Exercise description
Only the lines from the start up to and including the line containing "makeFoam(mocha)" should be repeated, word for word.

Dataset section

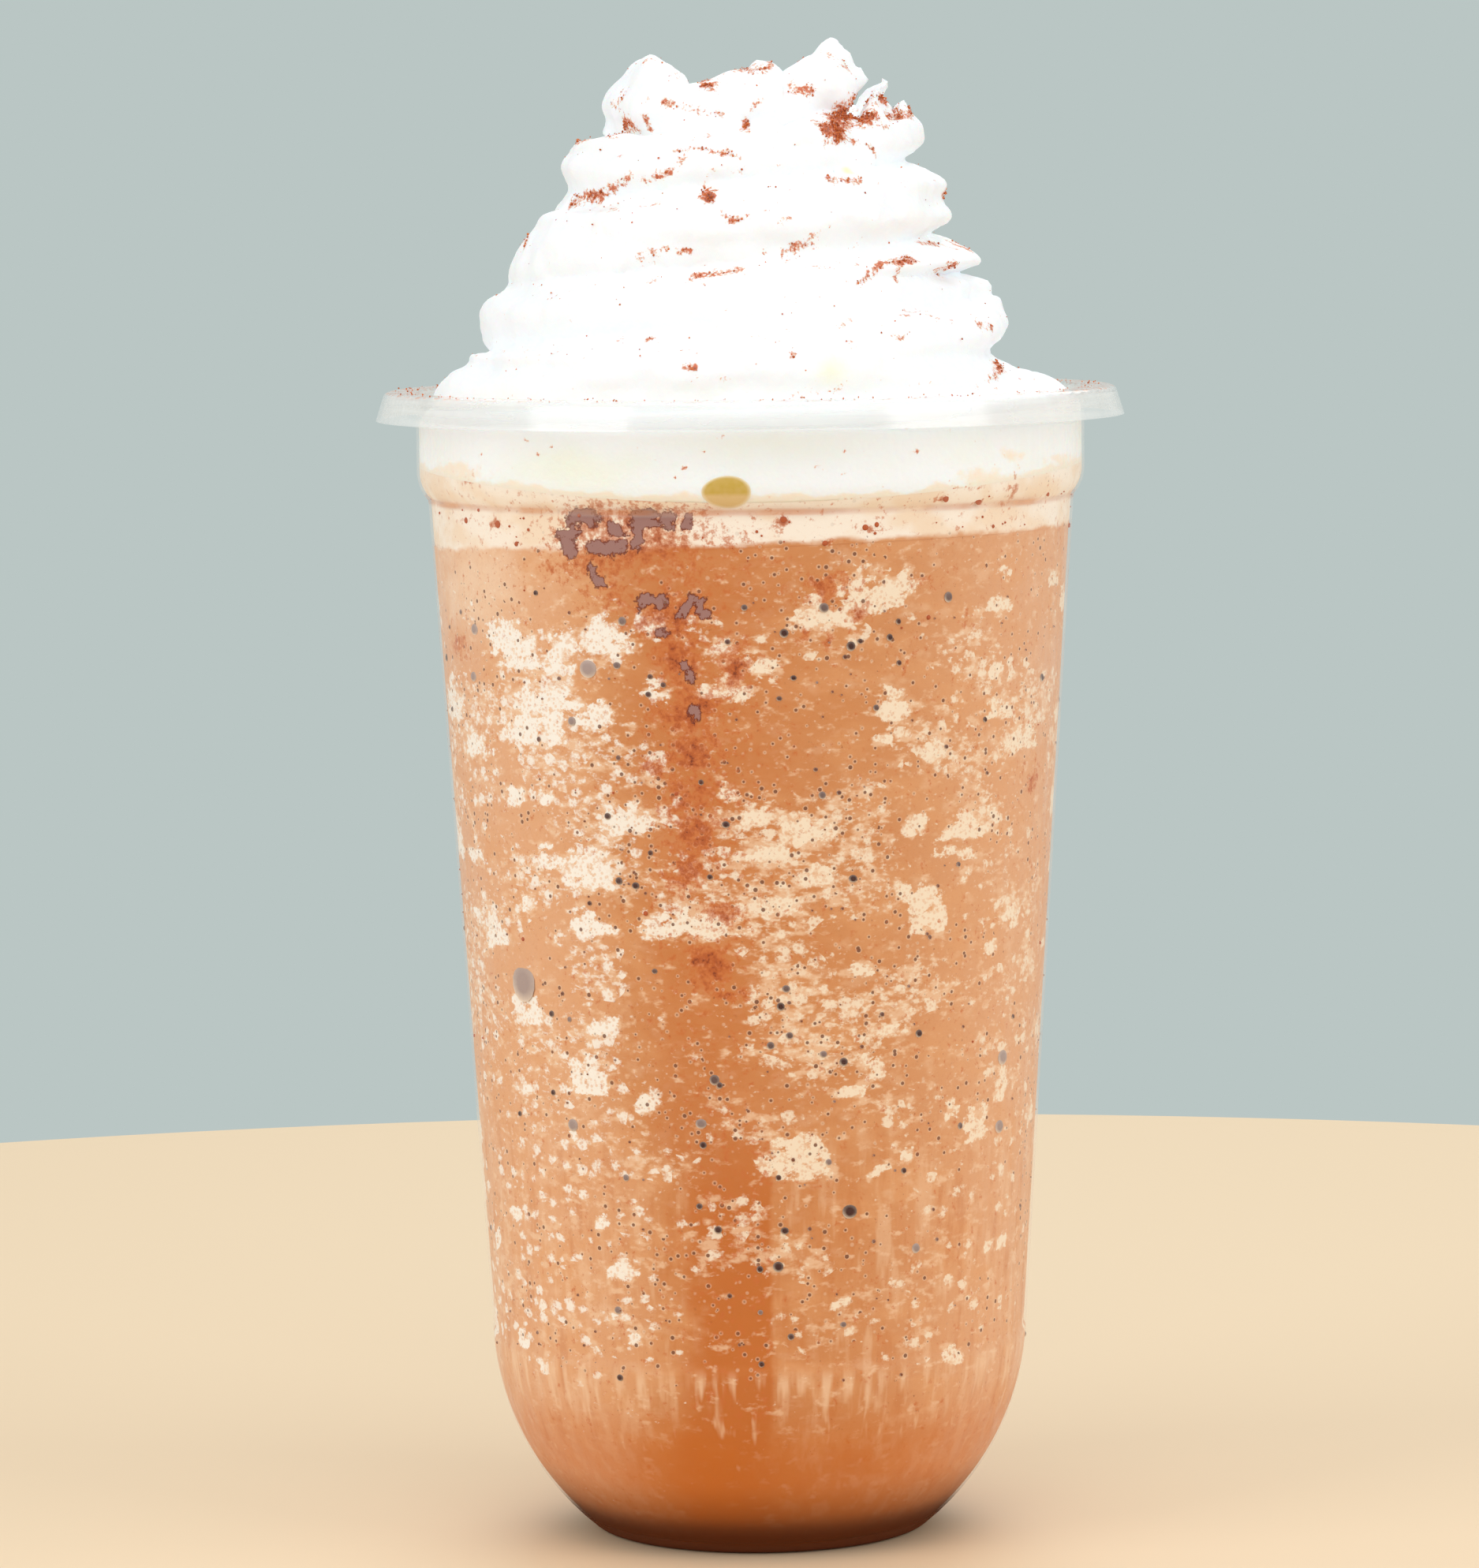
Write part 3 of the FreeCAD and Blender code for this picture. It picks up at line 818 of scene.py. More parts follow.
def makeFoam(material):
    # from the drink's level to the foam's top; rows are moved to the tilted level and wavy top
    rows = foam["rows"]
    bottom = [(r, 0.0) for r in ringRadii]
    side = [(creaseRadius, i / rows) for i in range(rows + 1)]
    profile = bottom + side + [(r, 1.0) for r in reversed(ringRadii)]
    mesh = spunMesh([(r, h * laidHeight) for r, h in profile], drink["columns"])
    for vert in mesh.verts:
        x, y, z = vert.co / mm
        radius = math.hypot(x, y)
        angle = math.atan2(y, x)
        share = z / laidHeight
        lower = drinkLevel(x, y) - 0.02
        middle = creaseHeight + foam["overCrease"]
        upper = middle + (foamEdge(angle) - middle) * (radius / creaseRadius) ** 2
        height = lower + (upper - lower) * share
        atWall = radius > creaseRadius - 0.5
        vert.co = placedAt(x, y, height, roomRadius(height, intoWall) if atWall else None)
    piece = finishPiece("milkFoam", mesh, material, "foam_layer")
    markWall(piece.data)
    return piece


mocha = mochaBlend()
makeDrink(mocha)
makeFoam(mocha)


# bubbles at the wall
bubbles = {
    # painted shade for the bubbles' dark insides and painted light for the pale crescent on their rims; the
    # speck colour is cocoa
    "body": (70, 34, 26),
    "small": (128, 68, 36),
    "speck": (184, 88, 42),
    "bodyGrey": (172, 150, 142),
    "rim": (246, 226, 204),
    "thickness": 0.16,
    "segments": 14,
    "rings": 6,
    "seed": 3,
    "scattered": 480,
    "specks": 90,               # bits of cocoa at the wall, most of them in the foam
    # arc, height, radius, greyness 0 to 1
    "named": (
        (-20.5, 113, 1.2, 1.0), (-16.6, 113.5, 0.5, 0.4), (-12.4, 112.2, 0.36, 0.1),
        (-10.8, 111.2, 0.36, 0.1), (-12.7, 110, 0.4, 0.1), (-23.2, 106.4, 0.6, 0.8),
        (-16.9, 102.1, 0.32, 0.2), (3.6, 117.5, 0.55, 0.0), (11.6, 115.7, 0.58, 0.0),
        (10.9, 114.4, 0.32, 0.0), (16.5, 116.6, 0.42, 0.0), (17.6, 118.5, 0.36, 0.0),
        (17.8, 113.4, 0.36, 0.0), (4.7, 112, 0.4, 0.0), (3, 109.5, 0.36, 0.1), (14.9, 108, 0.4, 0.2),
        (24.5, 121.2, 0.62, 0.3), (8.3, 120.5, 0.6, 0.3), (-1, 120.7, 0.4, 0.2), (-3, 116.5, 0.36, 0.1),
        (12.2, 87, 0.56, 0.0), (-17.5, 86.8, 0.5, 0.1), (-5.6, 62.3, 0.62, 0.2), (-7.5, 56.8, 0.7, 0.6),
        (-7.3, 54.1, 0.46, 0.0), (3, 71.4, 0.5, 0.0), (22, 67.1, 0.5, 0.0), (12.3, 45.4, 0.96, 0.0),
        (3.4, 43.3, 0.52, 0.0), (2.5, 38.8, 0.66, 0.0), (22.5, 40, 0.6, 0.8), (-34.4, 73, 2.3, 1.0),
        (-20.5, 32.7, 0.52, 0.6), (4.2, 29.9, 0.42, 0.1), (0.1, 26.5, 0.38, 0.0), (-8, 46.4, 0.42, 0.1),
        (-18.3, 49.6, 0.42, 0.6), (3.7, 73.6, 0.5, 0.3), (38.5, 62.5, 1.1, 1.0), (38.5, 53.7, 1.0, 0.9),
        (-26.5, 55.7, 0.8, 0.9), (2.6, 50, 0.36, 0.0), (-41.5, 111, 0.75, 0.9), (-40.3, 117, 0.85, 0.9),
        (3.6, 131.4, 0.42, -1), (8.4, 128.4, 0.36, -1), (23.2, 133.4, 0.45, -1), (28.4, 132.8, 0.5, -1),
        (-33.6, 130.4, 0.5, -1), (-40.5, 130.6, 0.4, -1), (13.2, 130.2, 0.4, -1), (14.6, 130.5, 0.3, -1),
    ),
}


def bubbleSkin():
    material = newMaterial("bubbleSkin")
    rough = stepped(grain(objectPoint(), 0.3, 2), 0.3, 0.7, 0.35, 0.6)
    close(principled(painted("bubbleShadingAndSpecks"), rough, Specular_IOR_Level=0.25))
    return material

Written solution
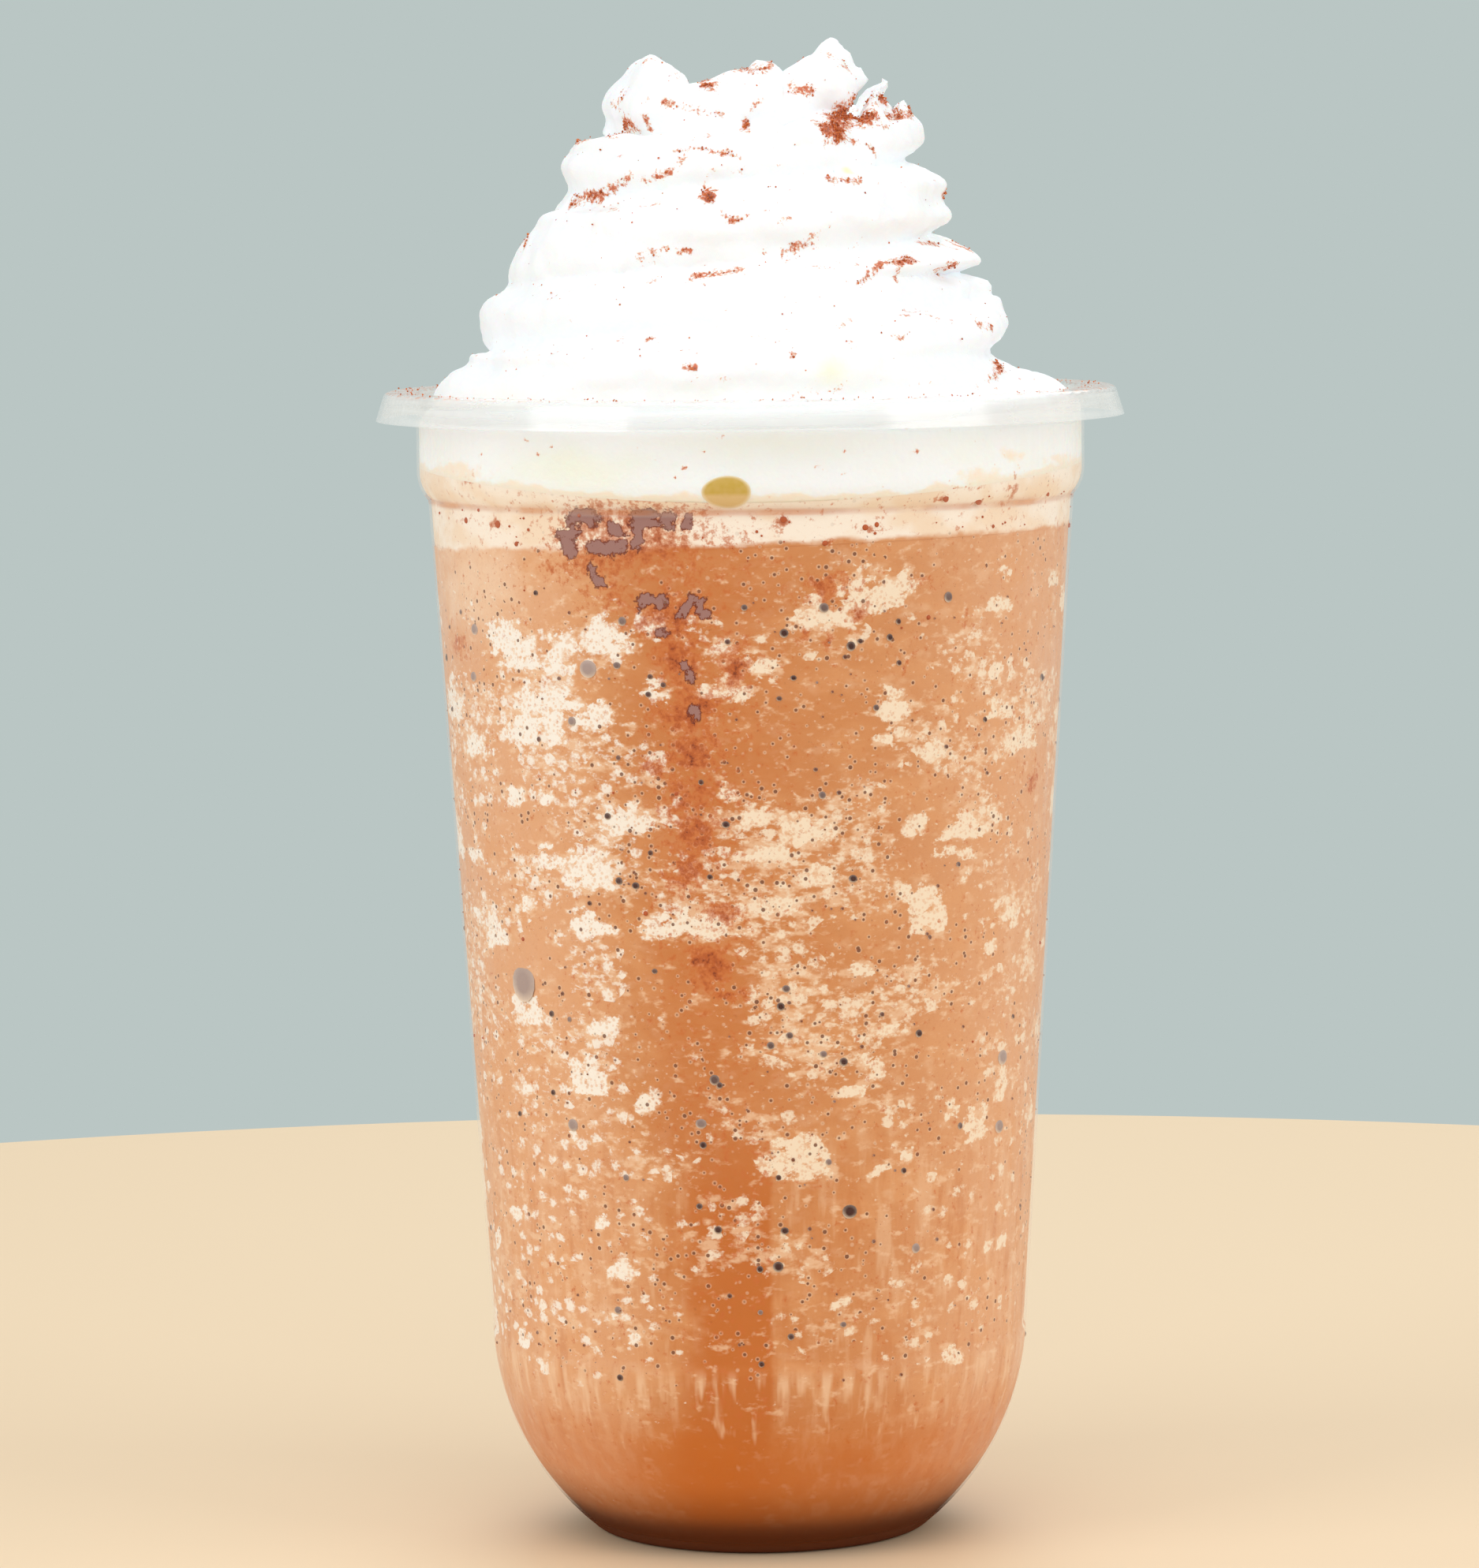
Write part 3 of the FreeCAD and Blender code for this picture. It picks up at line 818 of scene.py. More parts follow.
def makeFoam(material):
    # from the drink's level to the foam's top; rows are moved to the tilted level and wavy top
    rows = foam["rows"]
    bottom = [(r, 0.0) for r in ringRadii]
    side = [(creaseRadius, i / rows) for i in range(rows + 1)]
    profile = bottom + side + [(r, 1.0) for r in reversed(ringRadii)]
    mesh = spunMesh([(r, h * laidHeight) for r, h in profile], drink["columns"])
    for vert in mesh.verts:
        x, y, z = vert.co / mm
        radius = math.hypot(x, y)
        angle = math.atan2(y, x)
        share = z / laidHeight
        lower = drinkLevel(x, y) - 0.02
        middle = creaseHeight + foam["overCrease"]
        upper = middle + (foamEdge(angle) - middle) * (radius / creaseRadius) ** 2
        height = lower + (upper - lower) * share
        atWall = radius > creaseRadius - 0.5
        vert.co = placedAt(x, y, height, roomRadius(height, intoWall) if atWall else None)
    piece = finishPiece("milkFoam", mesh, material, "foam_layer")
    markWall(piece.data)
    return piece


mocha = mochaBlend()
makeDrink(mocha)
makeFoam(mocha)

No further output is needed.